The recommended names for UCD properties and property values are in PropertyAliases.txt [Prop] and PropertyValueAliases.txt [PropValue]. There are both abbreviated names and longer, more descriptive names. It is strongly recommended that both names be recognized, and that loose matching of property names be used, whereby the case distinctions, whitespace, hyphens, and underbar are ignored.

Note: it may be a useful implementation technique to load the Unicode tables that support properties and other features on demand, to avoid unnecessary memory overhead for simple regular expressions that do not use those properties.

Where a regular expression is expressed as much as possible in terms of higher-level semantic constructs such as Letter, it makes it practical to work with the different alphabets and languages in Unicode. Here is an example of a syntax addition that permits properties.

Notice that following Perl Syntax, the p is lowercase to indicate a positive match, and uppercase to indicate a negative match.

ITEM := POSITIVE_SPEC | NEGATIVE_SPEC
POSITIVE_SPEC := ("\p{" PROP_SPEC "}") | ("[:" PROP_SPEC ":]")
NEGATIVE_SPEC := ("\P{" PROP_SPEC "}") | ("[:^" PROP_SPEC ":]")
PROP_SPEC := <binary_unicode_property>
PROP_SPEC := <unicode_property> (":" | "=" | "≠" ) VALUE
PROP_SPEC := <script_or_category_property_value> ("|" <script_or_category_property_value>)*
PROP_VALUE := <unicode_property_value> ("|" <unicode_property_value>)*

Examples:

[\p{L} \p{Nd}]	Match all letters and decimal digits
[\p{letter} \p{decimal number}]
[\p{letter\|decimal number}]
[\p{L\|Nd}]
\P{script=greek}	Match anything that does not have the Greek script
\P{script:greek}
\p{script≠greek}
[:^script=greek:]
[:^script:greek:]
[:script≠greek:]
\p{East Asian Width:Narrow}	Match anything that has the East Asian Width property value of Narrow
\p{Whitespace}	Match anything that has the binary property Whitespace

Some properties are binary: they are either true or false for a given code point.

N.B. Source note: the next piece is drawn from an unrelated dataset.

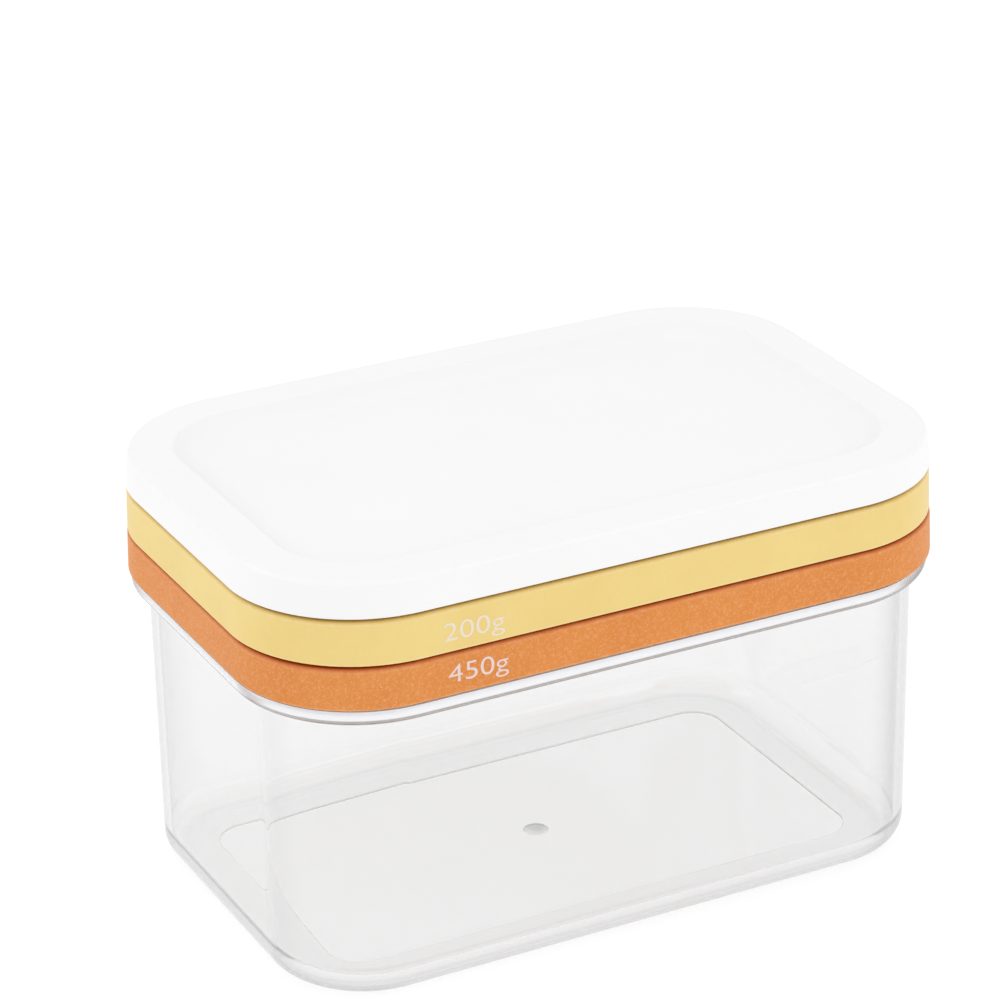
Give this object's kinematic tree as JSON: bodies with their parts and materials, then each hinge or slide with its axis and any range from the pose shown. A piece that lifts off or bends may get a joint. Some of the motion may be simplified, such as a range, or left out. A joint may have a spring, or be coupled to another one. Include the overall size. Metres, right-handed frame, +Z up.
{
  "type": "butter dish with cutter",
  "caption": "Clear rectangular butter container with two stacked wire cutter frames and a flat white lid that covers them.",
  "frame": {"origin": "middle of the flat foot that the container stands on, on the resting surface", "axes": "+X along the dish's length, +Y across it towards the back, +Z up through the lid"},
  "size_m": [0.18, 0.119, 0.1085],
  "materials": {
    "clear_plastic": "clear, glossy",
    "orange_plastic": "fine matte texture",
    "yellow_plastic": "satin",
    "white_plastic": "satin",
    "steel_wire": "drawn bright"
  },
  "bodies": {
    "container": {"container": "clear_plastic"},
    "cutter_450": {"cutter_450_skirt_ring": "orange_plastic", "cutter_450_lip_ring": "orange_plastic", "cutter_450_cross_wire_01": "steel_wire", "cutter_450_cross_wire_02": "steel_wire", "cutter_450_cross_wire_03": "steel_wire", "cutter_450_cross_wire_04": "steel_wire", "cutter_450_cross_wire_05": "steel_wire", "cutter_450_cross_wire_06": "steel_wire", "cutter_450_cross_wire_07": "steel_wire", "cutter_450_cross_wire_08": "steel_wire", "cutter_450_cross_wire_09": "steel_wire", "cutter_450_cross_wire_10": "steel_wire", "cutter_450_cross_wire_11": "steel_wire", "cutter_450_cross_wire_12": "steel_wire", "cutter_450_cross_wire_13": "steel_wire", "cutter_450_cross_wire_14": "steel_wire", "cutter_450_cross_wire_15": "steel_wire", "cutter_450_cross_wire_16": "steel_wire", "cutter_450_cross_wire_17": "steel_wire", "cutter_450_cross_wire_18": "steel_wire", "cutter_450_cross_wire_19": "steel_wire", "cutter_450_long_wire_1": "steel_wire", "cutter_450_long_wire_2": "steel_wire"},
    "cutter_200": {"cutter_200_skirt_ring": "yellow_plastic", "cutter_200_lip_ring": "yellow_plastic", "cutter_200_cross_wire_01": "steel_wire", "cutter_200_cross_wire_02": "steel_wire", "cutter_200_cross_wire_03": "steel_wire", "cutter_200_cross_wire_04": "steel_wire", "cutter_200_cross_wire_05": "steel_wire", "cutter_200_cross_wire_06": "steel_wire", "cutter_200_cross_wire_07": "steel_wire", "cutter_200_cross_wire_08": "steel_wire", "cutter_200_cross_wire_09": "steel_wire", "cutter_200_cross_wire_10": "steel_wire", "cutter_200_cross_wire_11": "steel_wire", "cutter_200_cross_wire_12": "steel_wire", "cutter_200_cross_wire_13": "steel_wire", "cutter_200_cross_wire_14": "steel_wire", "cutter_200_cross_wire_15": "steel_wire", "cutter_200_cross_wire_16": "steel_wire", "cutter_200_cross_wire_17": "steel_wire", "cutter_200_cross_wire_18": "steel_wire", "cutter_200_cross_wire_19": "steel_wire", "cutter_200_long_wire_1": "steel_wire"},
    "lid": {"lid": "white_plastic"}
  },
  "joints": [
    {"name": "cutter_450_lift", "type": "slide", "parent": "container", "child": "cutter_450", "axis": [0, 0, 1], "range_m": [0, 0.06]},
    {"name": "cutter_200_lift", "type": "slide", "parent": "cutter_450", "child": "cutter_200", "axis": [0, 0, 1], "range_m": [0, 0.06]},
    {"name": "lid_lift", "type": "slide", "parent": "cutter_200", "child": "lid", "axis": [0, 0, 1], "range_m": [0, 0.06]}
  ]
}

In that case, only the property name is required. Others have multiple values, so for uniqueness both the property name and the property value need to be included. For example, Alphabetic is both a binary property and a value of the Line_Break enumeration, so \p{Alphabetic} would mean the binary property, and \p{Line Break:Alphabetic} or \p{Line_Break=Alphabetic} would mean the enumerated property. There are two exceptions to this: the properties Script and General Category commonly have the property name omitted. Thus \p{Not_Assigned} is equivalent to \p{General_Category = Not_Assigned}, and \p{Greek} is equivalent to \p{Script:Greek}.

RL1.2	Properties
	To meet this requirement, an implementation shall provide at least a minimal list of properties, consisting of the following: General_Category Script Alphabetic Uppercase Lowercase White_Space Noncharacter_Code_Point Default_Ignorable_Code_Point ANY, ASCII, ASSIGNED
RL1.2a	Compatibility Properties
	To meet this requirement, an implementation shall provide the properties listed in Annex C. Compatibility Properties, with the property values as listed there. Such an implementation shall document whether it is using the Standard Recommendation or POSIX-compatible properties.

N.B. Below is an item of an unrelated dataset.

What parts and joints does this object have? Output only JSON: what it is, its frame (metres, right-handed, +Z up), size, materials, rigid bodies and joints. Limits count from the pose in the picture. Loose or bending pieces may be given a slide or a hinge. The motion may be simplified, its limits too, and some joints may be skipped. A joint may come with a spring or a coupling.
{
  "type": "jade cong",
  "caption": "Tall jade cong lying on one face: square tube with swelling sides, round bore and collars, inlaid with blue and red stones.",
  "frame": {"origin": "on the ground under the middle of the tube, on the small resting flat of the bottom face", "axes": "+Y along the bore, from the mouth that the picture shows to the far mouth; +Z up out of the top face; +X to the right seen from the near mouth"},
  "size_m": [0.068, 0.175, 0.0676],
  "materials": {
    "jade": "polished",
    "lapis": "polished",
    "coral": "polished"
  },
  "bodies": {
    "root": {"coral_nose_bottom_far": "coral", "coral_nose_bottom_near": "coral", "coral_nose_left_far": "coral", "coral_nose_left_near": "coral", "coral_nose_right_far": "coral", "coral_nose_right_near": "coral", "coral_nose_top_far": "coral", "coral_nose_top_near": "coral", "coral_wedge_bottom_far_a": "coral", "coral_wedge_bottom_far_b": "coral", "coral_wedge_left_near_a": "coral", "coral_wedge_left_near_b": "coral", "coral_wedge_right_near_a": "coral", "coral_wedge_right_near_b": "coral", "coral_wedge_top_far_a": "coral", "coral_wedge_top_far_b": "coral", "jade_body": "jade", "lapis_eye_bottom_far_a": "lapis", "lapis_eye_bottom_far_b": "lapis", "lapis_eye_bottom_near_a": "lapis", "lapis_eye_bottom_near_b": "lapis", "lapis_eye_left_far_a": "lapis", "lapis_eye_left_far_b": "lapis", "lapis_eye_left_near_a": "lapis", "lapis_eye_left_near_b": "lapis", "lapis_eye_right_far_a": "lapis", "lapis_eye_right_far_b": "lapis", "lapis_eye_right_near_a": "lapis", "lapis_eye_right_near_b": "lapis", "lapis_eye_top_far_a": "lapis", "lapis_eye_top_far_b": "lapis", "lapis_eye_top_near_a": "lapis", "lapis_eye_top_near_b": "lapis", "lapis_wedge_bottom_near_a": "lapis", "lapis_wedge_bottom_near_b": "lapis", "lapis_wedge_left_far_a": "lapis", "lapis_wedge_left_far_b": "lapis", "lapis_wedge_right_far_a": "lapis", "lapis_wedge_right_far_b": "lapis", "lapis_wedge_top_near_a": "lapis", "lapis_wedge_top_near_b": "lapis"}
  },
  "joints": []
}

Of the properties in RL1.2, only General Category and Script have multiple values; the rest are binary. An implementation that does not support non-binary enumerated properties can essentially "flatten" the enumerated type. Thus, for example, instead of \p{script=latin} the syntax could be \p{script_latin}.

General Category Property

The most basic overall character property is the General Category, which is a basic categorization of Unicode characters into: Letters, Punctuation, Symbols, Marks, Numbers, Separators, and Other. These property values each have a single letter abbreviation, which is the uppercase first character except for separators, which use Z. The official data mapping Unicode characters to the General Category value is in UnicodeData.txt [UData].

Each of these categories has different subcategories. For example, the subcategories for Letter are uppercase, lowercase, titlecase, modifier, and other (in this case, other includes uncased letters such as Chinese). By convention, the subcategory is abbreviated by the category letter (in uppercase), followed by the first character of the subcategory in lowercase. For example, Lu stands for Uppercase Letter.

Note: Because it is recommended that the property syntax be lenient as to spaces, casing, hyphens and underbars, any of the following should be equivalent: \p{Lu}, \p{lu}, \p{uppercase letter}, \p{uppercase letter}, \p{Uppercase_Letter}, and \p{uppercaseletter}

The General Category property values are listed below. For more information on the meaning of these values, see UCD.html [UDataDoc].

Abb.	Long form
L	Letter
Lu	Uppercase Letter
Ll	Lowercase Letter
Lt	Titlecase Letter
Lm	Modifier Letter
Lo	Other Letter
M	Mark
Mn	Non-Spacing Mark
Mc	Spacing Combining Mark
Me	Enclosing Mark
N	Number
Nd	Decimal Digit Number
Nl	Letter Number
No	Other Number

Abb.	Long form
S	Symbol
Sm	Math Symbol
Sc	Currency Symbol
Sk	Modifier Symbol
So	Other Symbol
P	Punctuation
Pc	Connector Punctuation
Pd	Dash Punctuation
Ps	Open Punctuation
Pe	Close Punctuation
Pi	Initial Punctuation
Pf	Final Punctuation
Po	Other Punctuation

Abb.	Long form
Z	Separator
Zs	Space Separator
Zl	Line Separator
Zp	Paragraph Separator
C	Other
Cc	Control
Cf	Format
Cs	Surrogate
Co	Private Use
Cn	Not Assigned
-	Any*
-	Assigned*
-	ASCII*

The last few properties are not part of the General Category.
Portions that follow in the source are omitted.